Collation sample program
* The sample program includes the following steps:
* - Read a string array from Input file "ICU_Coll_Input.txt"
* (file in ANSI format)
* - Convert string array from code page into UTF-16 format
* - Compare the string array into the canonical composed
* - Perform bubble sort of string array, according
* to Unicode string equivalence comparisons
* - Convert string array from Unicode into code page format
* - Write the result to output file "ICU_Coll_Output.txt"
* (file in ANSI format)
* - Write debugging information to Display and
* log file "ICU_Coll_Log.txt" (file in ANSI format)
**
* The following ICU APIs are used:
* ucol_open
* ucol_strcoll
* ucol_close
* ucnv_open
* ucnv_toUChars
* ucnv_fromUChars
* ucnv_close
The ucol_xxx APIs are documented in file “UCOL.H”. The ucnv_xxx APIs are documented in file “UCNV.H”.

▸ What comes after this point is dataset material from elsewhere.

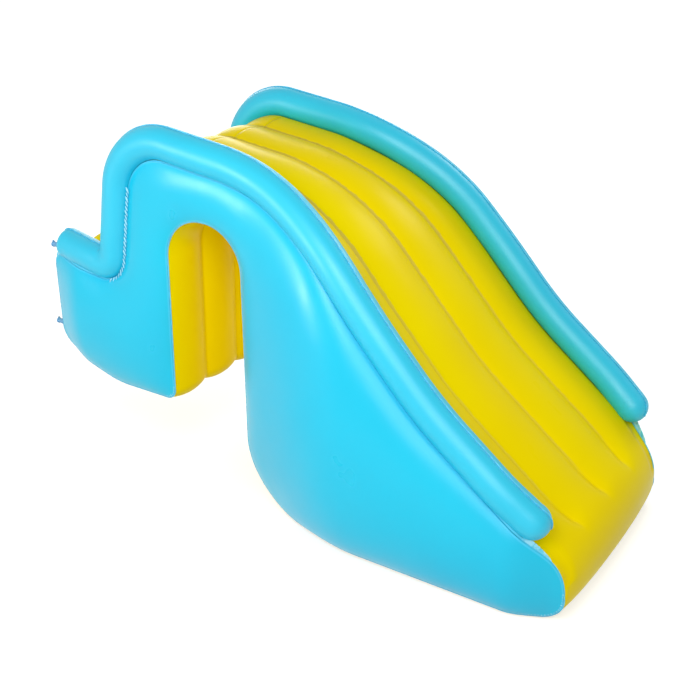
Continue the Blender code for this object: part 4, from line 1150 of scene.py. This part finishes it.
# Air valves, turned finely round their own axis
def valve_seat(valve):
    """Where the valve's axis meets the film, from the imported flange."""
    low, high = (Vector(corner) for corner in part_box(valve + "_flange"))
    return Vector((high.x + VALVE_GAP, (low.y + high.y) / 2, (low.z + high.z) / 2))


def turned(name, seat, profile, material, ring=False, straps=()):
    """A turned piece from its radii and heights, and the straps that stand out from it."""
    angles = np.linspace(0.0, 2.0 * math.pi, TURNED_STEPS, endpoint=False)
    points = []
    for radius, height in profile:
        points += [(-height, radius * math.sin(angle), radius * math.cos(angle)) for angle in angles]
    rows = len(profile)
    faces = grid_faces(rows + (1 if ring else 0), TURNED_STEPS, closed=True)
    faces = [tuple(corner % (rows * TURNED_STEPS) for corner in face) for face in faces]
    for strap in straps:
        first = len(points)
        xs, ys, zs = zip(*strap)
        points += [(-z, y, x) for z in zs for y in ys for x in xs]
        faces += [tuple(first + corner for corner in face) for face in STRAP_FACES]
    points = np.array(points) + np.array(seat) + np.array([0.0, 0.0, SLOT_HEIGHT])
    piece = new_piece(name, points, faces, [material])
    close_solid(piece, TURNED_MERGE)
    soft = piece.modifiers.new("soft_edges", "BEVEL")
    soft.width = SOFT_EDGE
    soft.segments = 3
    soft.limit_method = "ANGLE"
    soft.angle_limit = math.radians(35)
    return piece


def hinge_strap(low, high):
    """Two corners of the flat strap that reaches out from the rim to the cap's hinge."""
    start = RIM_RADIUS - STRAP_THICKNESS
    return ((start, -STRAP_WIDTH / 2, low), (HINGE_REACH, STRAP_WIDTH / 2, high))


def valve_flange(name, seat, material):
    """The skirt with its ring-shaped weld, and the neck with the soft folds that let it sink."""
    skirt_top = VALVE_GAP + SKIRT_THICKNESS
    profile = [(NECK_BORE, NECK_HEIGHT), (NECK_TOP_RADIUS, NECK_HEIGHT)]
    foot = skirt_top + SKIRT_THICKNESS
    for step in range(1, NECK_CUTS):
        share = step / NECK_CUTS
        radius = NECK_TOP_RADIUS + (NECK_FOOT_RADIUS - NECK_TOP_RADIUS) * share
        fold = NECK_FOLD_DEPTH * (1.0 - math.cos(2.0 * math.pi * NECK_FOLDS * share))
        profile.append((radius - fold, NECK_HEIGHT + (foot - NECK_HEIGHT) * share))
    profile.append((NECK_FOOT_RADIUS, foot))
    for step in range(1, SKIRT_CUTS):
        share = step / SKIRT_CUTS
        radius = NECK_FOOT_RADIUS + (SKIRT_RADIUS - NECK_FOOT_RADIUS) * share
        level = foot + (skirt_top - foot) * min(share * SKIRT_FALL, 1.0)
        rib = 0.0
        if share > SKIRT_RIB_START:
            rib = SKIRT_RIB_DEPTH * (0.5 - 0.5 * math.cos(2.0 * math.pi * SKIRT_RIBS * share))
        profile.append((radius, level - rib))
    profile += [(SKIRT_RADIUS, skirt_top), (SKIRT_RADIUS, VALVE_GAP), (NECK_BORE, VALVE_GAP)]
    return turned(name, seat, profile, material, ring=True)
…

Normalization sample program
* The sample includes the following steps:
* - Read a string from input file "ICU_NORM_Input.txt"
* (file in ANSI format)
* - Convert the string from code page into UTF-16 format
* - Perform quick check on the string, to determine if the
* string is in NFD (Canonical decomposition)
* normalization format.
* - Normalize the string into canonical composed form
* (FCD and decomposed)
* - Perform quick check on the result string, to determine
* if the string is in NFD normalization form
* - Convert the string from Unicode into the code page format
* - Write the result to output file "ICU_NORM_Output.txt"
* (file in ANSI format)
* - Write debugging information to Display and
* log file "ICU_NORM_Log.txt" (file in ANSI format)
**
* The following ICU APIs are used:
* ucnv_open
* ucnv_toUChars
* unorm_normalize
* unorm_quickCheck
* ucnv_fromUChars
* ucnv_close
The unorm_xxx APIs are documented in file “UNORM.H”.
The ucnv_xxx APIs are documented in file “UCNV.H”.